In Chicago, there are dozens of organizers working every day for living wages and access to health care, against gentrification and evictions, waging campaigns against the criminalization of the poor and the privatization of public education, and much more. They often win important victories on these issues. And in any case, this sense of being “professionals” might not hold as firmly elsewhere as it does in Chicago, where, for historical reasons, community organizing is clearly identified and recognized as a specific area within the broader “social-justice world.”

But the very fact that many organizers in Chicago see themselves as professionals and claim that label has impacts beyond the city’s borders — all the more so since the sense of group identity is spread across the country by people moving to different cities and by training institutes like the Midwest Academy.

Still, there is no denying that the professionalization of organizing poses challenges to the possibility of radical democratic politics from below. Again, the role of foundations in this process is critical. According to Keeanga-Yamahtta Taylor, “foundation money also ‘professionalizes’ movements in a way that promotes careerism and the expectation that activism will be externally funded. In fact, most activism is volunteer-based, with fundraising a collective effort of the participants, not the particular expertise of grant writers.” And the expertise is not just about fundraising: it transforms the practice of organizing as a whole, often in less politically transformative directions.
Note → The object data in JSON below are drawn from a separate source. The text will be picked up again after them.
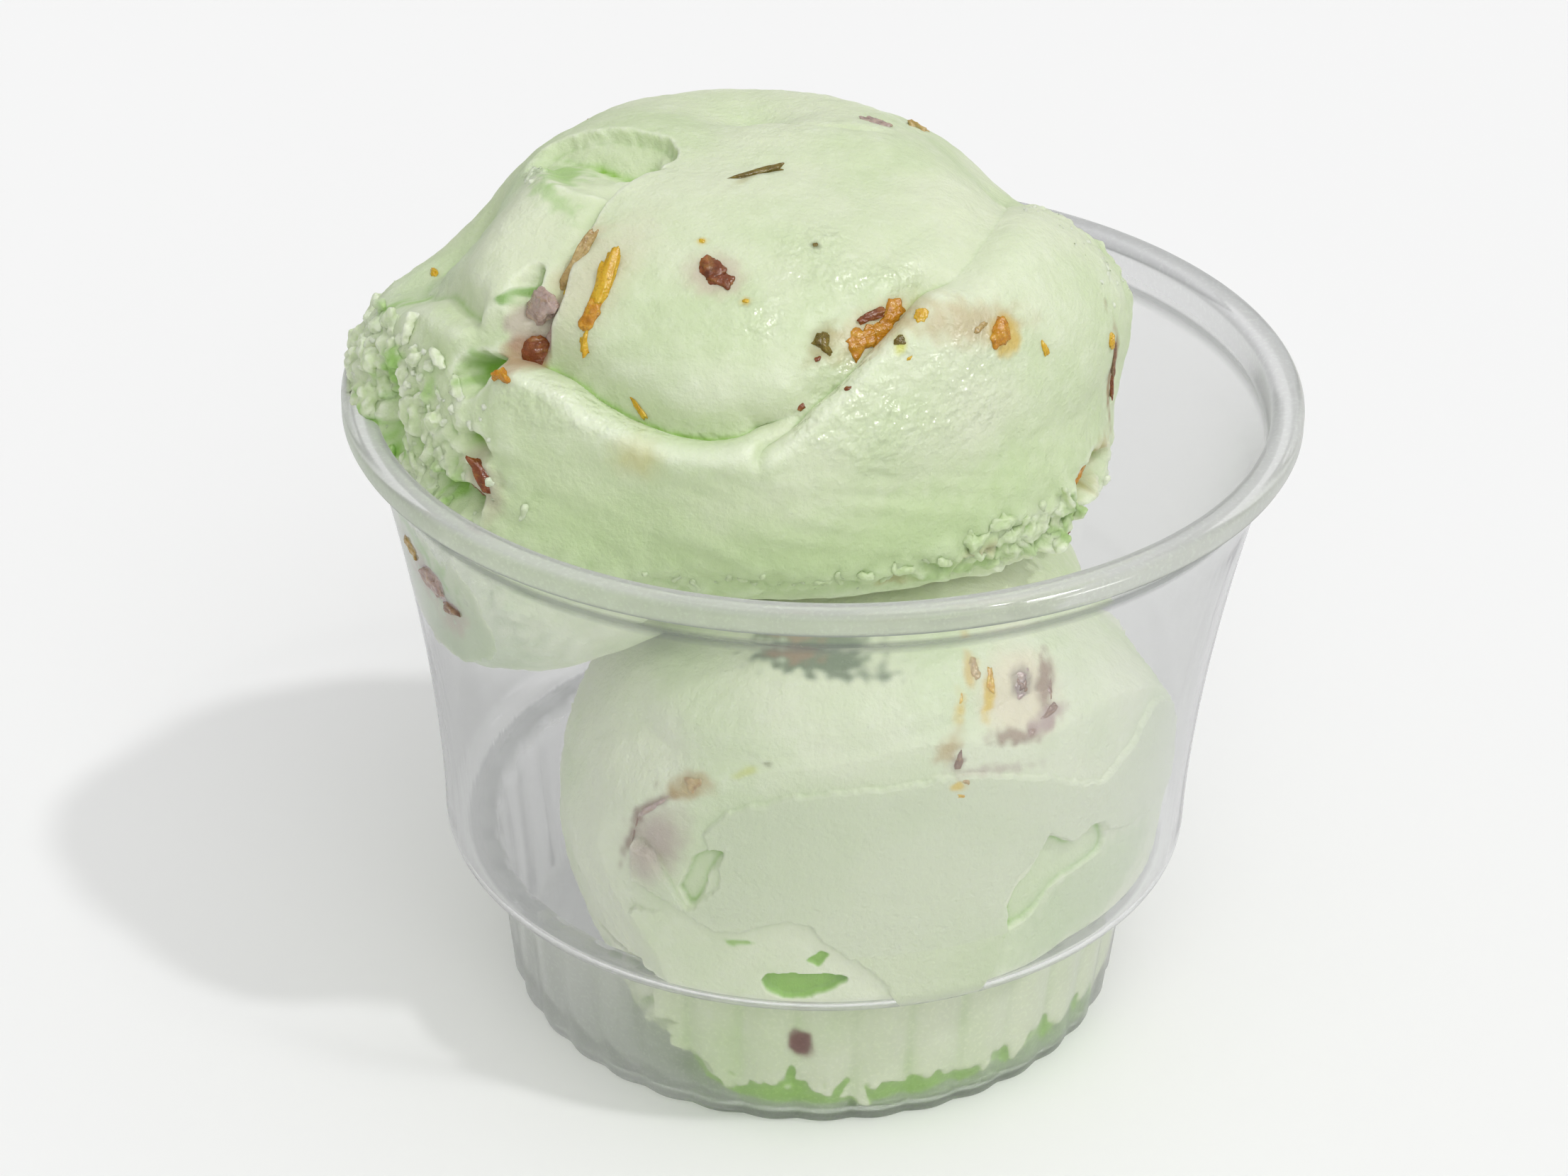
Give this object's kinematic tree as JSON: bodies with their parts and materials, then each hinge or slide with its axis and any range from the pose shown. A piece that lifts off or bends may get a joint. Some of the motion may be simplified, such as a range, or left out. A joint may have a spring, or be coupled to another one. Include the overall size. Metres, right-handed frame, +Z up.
{
  "type": "gelato cup",
  "caption": "Clear plastic dessert cup with a fluted foot and a rolled rim, holding pistachio gelato in a large scoop set on another, the upper one leaning over the rim.",
  "frame": {"origin": "centre of the cup's base, on the surface that it stands on", "axes": "+Z up along the cup's axis; -Y is the side that faces the viewer in the picture, and the upper scoop leans towards -X"},
  "size_m": [0.092, 0.092, 0.0916],
  "materials": {
    "clear_plastic": "clear, glossy thermoformed plastic",
    "pistachio_gelato": "soft, slightly wet frozen gelato with pistachio pieces"
  },
  "bodies": {
    "root": {"cup": "clear_plastic", "lower_scoop": "pistachio_gelato", "upper_scoop": "pistachio_gelato"}
  },
  "joints": []
}
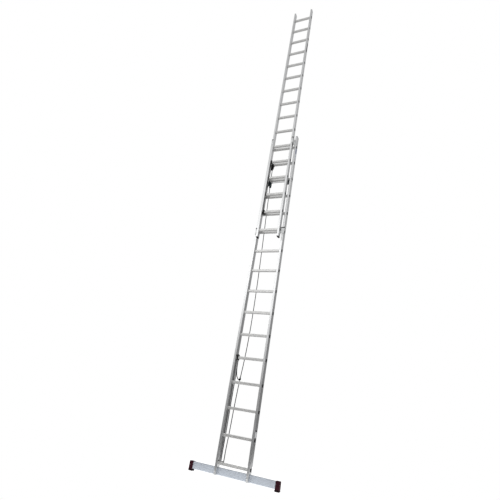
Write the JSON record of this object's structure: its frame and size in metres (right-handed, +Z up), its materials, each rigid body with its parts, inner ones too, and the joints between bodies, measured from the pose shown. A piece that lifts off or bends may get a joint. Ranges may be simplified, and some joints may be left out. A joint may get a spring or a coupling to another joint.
{
  "type": "extension ladder",
  "caption": "Two-section aluminium extension ladder worked by a rope, drawn out, with a stabiliser bar, sliding fly section, pulley and swinging rung locks.",
  "frame": {"origin": "on the ground under the stabiliser bar's feet, in the middle of the whole outline across and from front to back", "axes": "+Z up along the stiles, +X to the right along the rungs, -Y to the front, where the fly section is"},
  "size_m": [1.056, 0.154, 7.313],
  "materials": {
    "stile_aluminium": "extruded, satin",
    "rung_aluminium": "extruded, satin, ribbed tread",
    "bar_aluminium": "extruded, matt, slightly blue",
    "bracket_aluminium": "pressed, satin",
    "black_plastic": "moulded, fine grain",
    "grey_plastic": "moulded, matt",
    "maroon_rubber": "moulded, matt, grooved sole",
    "zinc_steel": "zinc plated",
    "lock_plastic": "moulded, dark teal",
    "rope": "braided, black"
  },
  "bodies": {
    "root": {"base_stile_left": "stile_aluminium", "bar_foot_left": "maroon_rubber", "base_stile_right": "stile_aluminium", "bar_foot_right": "maroon_rubber", "base_rung_01": "rung_aluminium", "base_rung_02": "rung_aluminium", "base_rung_03": "rung_aluminium", "base_rung_04": "rung_aluminium", "base_rung_05": "rung_aluminium", "base_rung_06": "rung_aluminium", "base_rung_07": "rung_aluminium", "base_rung_08": "rung_aluminium", "base_rung_09": "rung_aluminium", "base_rung_10": "rung_aluminium", "base_rung_11": "rung_aluminium", "base_rung_12": "rung_aluminium", "base_rung_13": "rung_aluminium", "base_rung_14": "rung_aluminium", "base_rung_15": "rung_aluminium", "base_rung_16": "rung_aluminium", "base_rung_plugs": "black_plastic", "base_top_caps": "grey_plastic", "base_bottom_plugs": "grey_plastic", "stabiliser_bar": "bar_aluminium", "base_bolts": "zinc_steel", "top_guides": "bracket_aluminium", "lock_housings": "lock_plastic", "pulley_block": "black_plastic", "pulley_axle": "zinc_steel", "rope_anchor": "black_plastic", "rope_haul": "rope", "rope_tail": "rope", "base_knots": "rope", "rope_fly_strand": "rope"},
    "fly": {"fly_stile_left": "stile_aluminium", "fly_stile_right": "stile_aluminium", "fly_rung_01": "rung_aluminium", "fly_rung_02": "rung_aluminium", "fly_rung_03": "rung_aluminium", "fly_rung_04": "rung_aluminium", "fly_rung_05": "rung_aluminium", "fly_rung_06": "rung_aluminium", "fly_rung_07": "rung_aluminium", "fly_rung_08": "rung_aluminium", "fly_rung_09": "rung_aluminium", "fly_rung_10": "rung_aluminium", "fly_rung_11": "rung_aluminium", "fly_rung_12": "rung_aluminium", "fly_rung_13": "rung_aluminium", "fly_rung_14": "rung_aluminium", "fly_rung_15": "rung_aluminium", "fly_rung_16": "rung_aluminium", "fly_rung_plugs": "black_plastic", "fly_end_plugs": "black_plastic", "fly_bolts": "zinc_steel", "low_guides": "bracket_aluminium", "fly_knots": "rope"},
    "sheave": {"pulley_sheave": "black_plastic"},
    "lock": {"lock_shaft": "zinc_steel", "lock_pawls": "lock_plastic"}
  },
  "joints": [
    {"name": "fly_slide", "type": "slide", "parent": "root", "child": "fly", "axis": [0, 0, 1], "range_m": [-2.8, 0], "deforming": ["rope_fly_strand"]},
    {"name": "sheave_spin", "type": "hinge", "parent": "root", "child": "sheave", "pos_m": [-0.139, 0.027, 3.998], "axis": [1, 0, 0], "continuous": true},
    {"name": "lock_swing", "type": "hinge", "parent": "root", "child": "lock", "pos_m": [0, 0.027, 3.736], "axis": [1, 0, 0], "range_deg": [-100, 0]}
  ],
  "couplings": [
    {"joint": "sheave_spin", "follows": "fly_slide", "rad_per_m": -35.714}
  ]
}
Amber A’Lee Frost is probably right to argue that tedious, day-to-day organizing is necessary to refresh and rebuild the Left and the left-wing counter-institutions that are so desperately missing to wage the war we are currently in. But in a context in which so much of organizing is done by professionals, operating under a professionalist logic that is starkly at odds with democratic politics about ends and means, we have to be careful about the kind of organizing we’re jumping into.